El autor del libro de la Sabiduría nos expone con una belleza magistral esta misión de Israel, el pueblo elegido. Nos explica el sentido catequético de por qué durante las plagas que se abatieron sobre Egipto, éste fue privado de la luz, lo que no sucedió en las casas de los israelitas: “Bien merecían verse de luz privados y prisioneros de tinieblas, los que en prisión tuvieron encerrados a aquellos hijos tuyos que habían de dar al mundo la luz incorruptible de la Palabra” (Sb 18,4).

La querencia a la infidelidad, a la idolatría, de Israel, no es sino un espejo de la nuestra. Todos conocemos la esclavitud a la que nos somete el fulgor de las apariencias; mas no queda ahí, sin más, el diagnóstico de la volubilidad de nuestro pobre corazón. Los mismos profetas que denuncian, a veces hasta incluso ásperamente, esta querencia infantil de Israel, hacen más énfasis en el amor y la misericordia de Dios para con su pueblo.

Así es y así se nos repite incansablemente a lo largo de la Escritura. Nos servimos del mismo texto anteriormente citado del profeta Oseas. La respuesta de Dios ante la infidelidad de Israel no es precisamente acabar con su pueblo; al contrario, la respuesta es un canto al amor incondicional de Dios: “¿Cómo voy a dejarte, Efraín, cómo entregarte, Israel?… Mi corazón está en mí trastornado, y a la vez se estremecen mis entrañas.
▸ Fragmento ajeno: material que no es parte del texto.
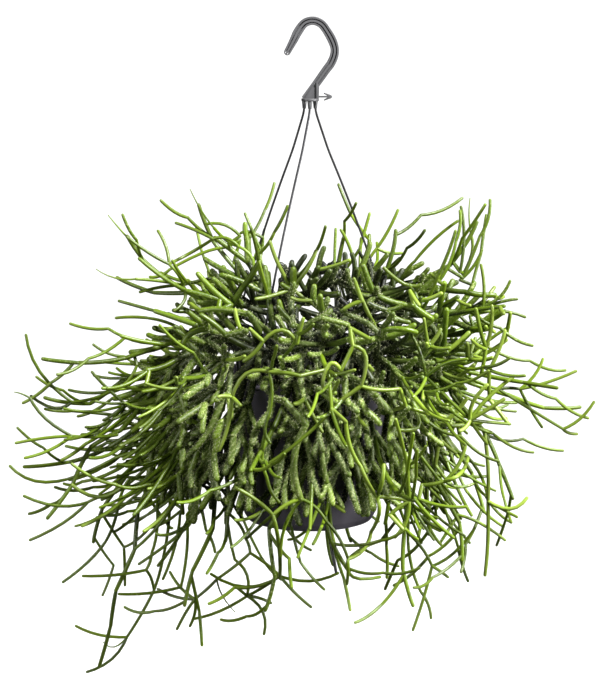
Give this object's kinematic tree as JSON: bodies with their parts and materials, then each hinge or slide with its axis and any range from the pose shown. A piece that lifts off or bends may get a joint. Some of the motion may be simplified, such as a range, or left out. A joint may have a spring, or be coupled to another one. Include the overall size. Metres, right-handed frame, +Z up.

No daré curso al ardor de mi cólera, no volveré a destruir a Efraín, porque soy Dios, no hombre…” (Os 11,8-9)

No, no dio curso a su cólera por más que el mismo Israel, que es capaz de alabar a Dios diciéndole: ¿quién como tú, autor de maravillas?, se olvida de ellas “… mas con todo pecaron todavía, en sus maravillas no tuvieron fe…” (Sl 78,32). Los hombres nos olvidamos de nuestras promesas y de amar. ¡Dios no! La prueba de esto es su Encarnación, por medio de la cual su Hijo llevó a cabo la misión de salvar al mundo entero. Atención: salvarlo, no condenarlo: “Porque Dios no ha enviado a su Hijo al mundo para juzgar al mundo, sino para que el mundo se salve por él” (Jn 3,17).